-- Information shown start --

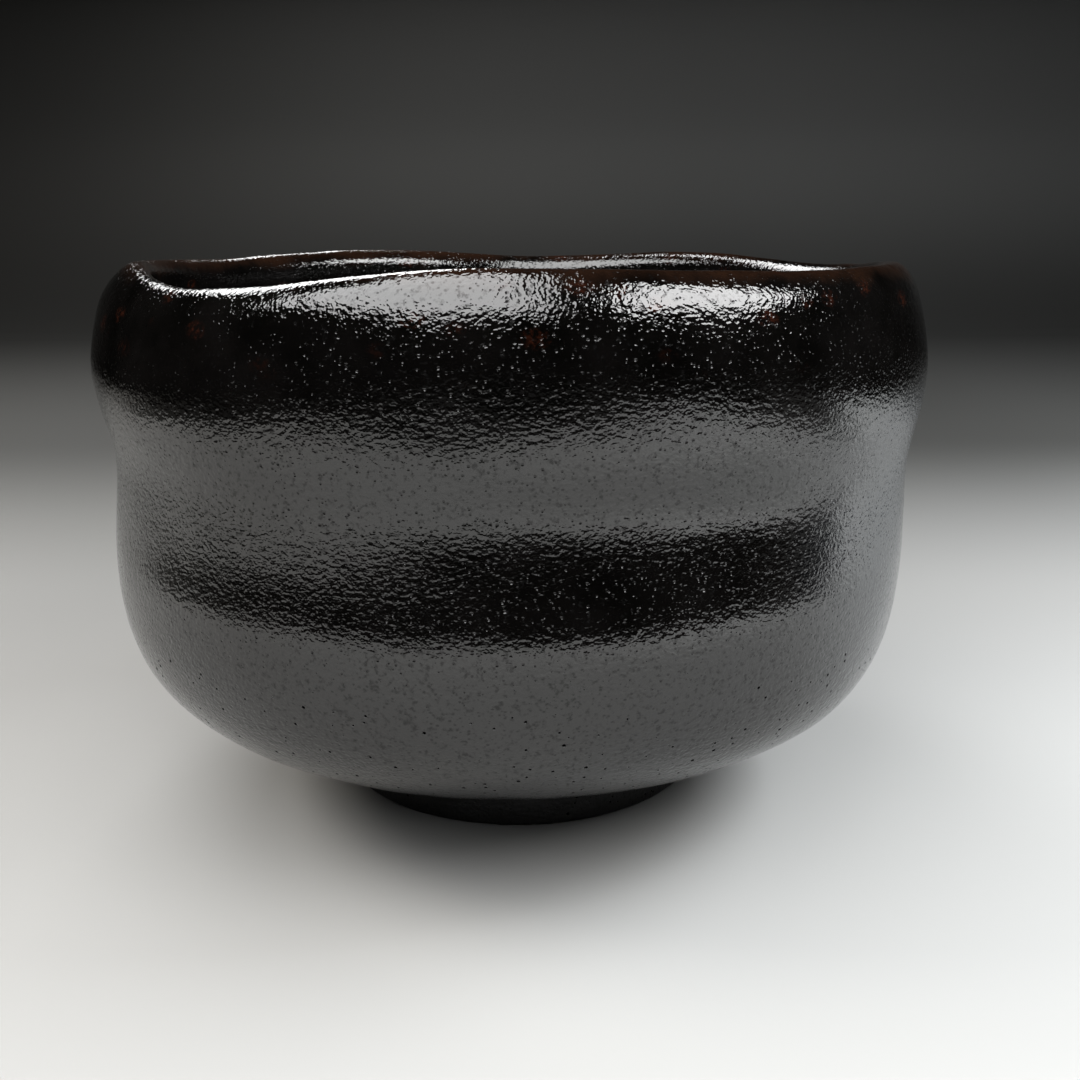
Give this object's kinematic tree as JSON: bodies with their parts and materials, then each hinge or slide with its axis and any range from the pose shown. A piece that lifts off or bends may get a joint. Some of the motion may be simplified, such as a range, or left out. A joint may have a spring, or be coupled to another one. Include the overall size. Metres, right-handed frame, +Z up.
{
  "type": "matcha bowl",
  "caption": "Hand-formed black-glazed tea bowl: round wall with a swelling lip band, shallow waist and rounded hip on a small trimmed foot ring, open at the top.",
  "frame": {"origin": "middle of the bowl on the surface that its foot stands on", "axes": "+Z up out of the bowl's mouth, -Y the bowl's front, which is the side seen in the reference view; +X to its right"},
  "size_m": [0.1213, 0.1206, 0.0797],
  "materials": {
    "body_clay": "fired dark clay, hidden under the glaze except in a thin line above the foot",
    "foot_clay": "bare fired clay, matt and slightly gritty where the foot stands",
    "slip": "fired slip, satin, squeezed out in an uneven bead",
    "outer_black_glaze": "glossy black glaze with a fine orange-peel grain, small pinholes and iron-red flecks near the lip",
    "inner_black_glaze": "glossy black glaze, smoother than outside",
    "foot_black_glaze": "black glaze brushed thin on the foot, satin, with small beads along its edge",
    "recess_black_glaze": "black glaze brushed thin inside the foot, satin"
  },
  "bodies": {
    "root": {"clay_body": "body_clay", "foot_ring": "foot_clay", "luting_slip": "slip", "outer_glaze": "outer_black_glaze", "inner_glaze": "inner_black_glaze", "foot_glaze": "foot_black_glaze", "recess_glaze": "recess_black_glaze"}
  },
  "joints": []
}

-- Information shown end --

**Written exercise**: Repeat the listing in full, keeping every line exactly as it is.

**Complete response**:
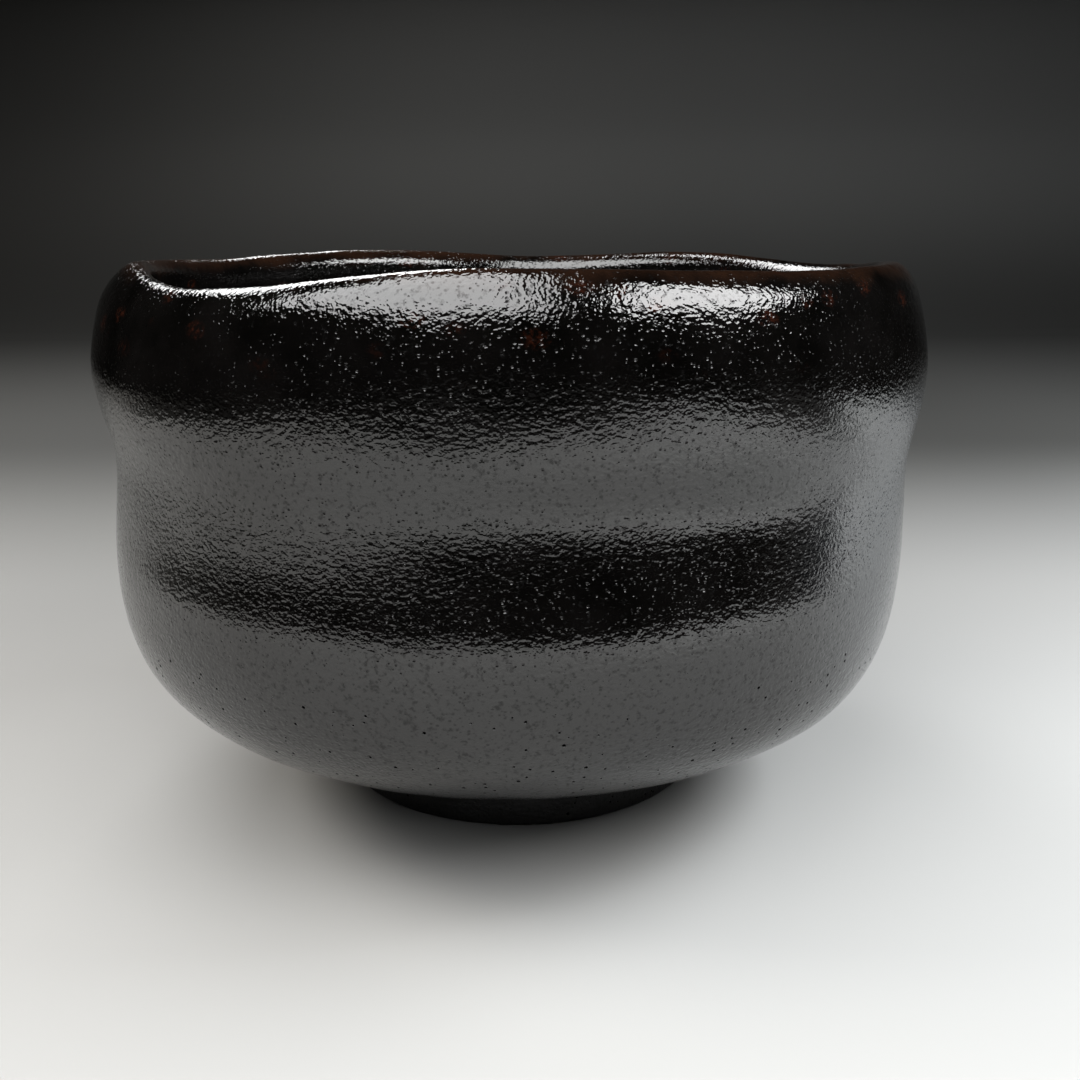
Give this object's kinematic tree as JSON: bodies with their parts and materials, then each hinge or slide with its axis and any range from the pose shown. A piece that lifts off or bends may get a joint. Some of the motion may be simplified, such as a range, or left out. A joint may have a spring, or be coupled to another one. Include the overall size. Metres, right-handed frame, +Z up.
{
  "type": "matcha bowl",
  "caption": "Hand-formed black-glazed tea bowl: round wall with a swelling lip band, shallow waist and rounded hip on a small trimmed foot ring, open at the top.",
  "frame": {"origin": "middle of the bowl on the surface that its foot stands on", "axes": "+Z up out of the bowl's mouth, -Y the bowl's front, which is the side seen in the reference view; +X to its right"},
  "size_m": [0.1213, 0.1206, 0.0797],
  "materials": {
    "body_clay": "fired dark clay, hidden under the glaze except in a thin line above the foot",
    "foot_clay": "bare fired clay, matt and slightly gritty where the foot stands",
    "slip": "fired slip, satin, squeezed out in an uneven bead",
    "outer_black_glaze": "glossy black glaze with a fine orange-peel grain, small pinholes and iron-red flecks near the lip",
    "inner_black_glaze": "glossy black glaze, smoother than outside",
    "foot_black_glaze": "black glaze brushed thin on the foot, satin, with small beads along its edge",
    "recess_black_glaze": "black glaze brushed thin inside the foot, satin"
  },
  "bodies": {
    "root": {"clay_body": "body_clay", "foot_ring": "foot_clay", "luting_slip": "slip", "outer_glaze": "outer_black_glaze", "inner_glaze": "inner_black_glaze", "foot_glaze": "foot_black_glaze", "recess_glaze": "recess_black_glaze"}
  },
  "joints": []
}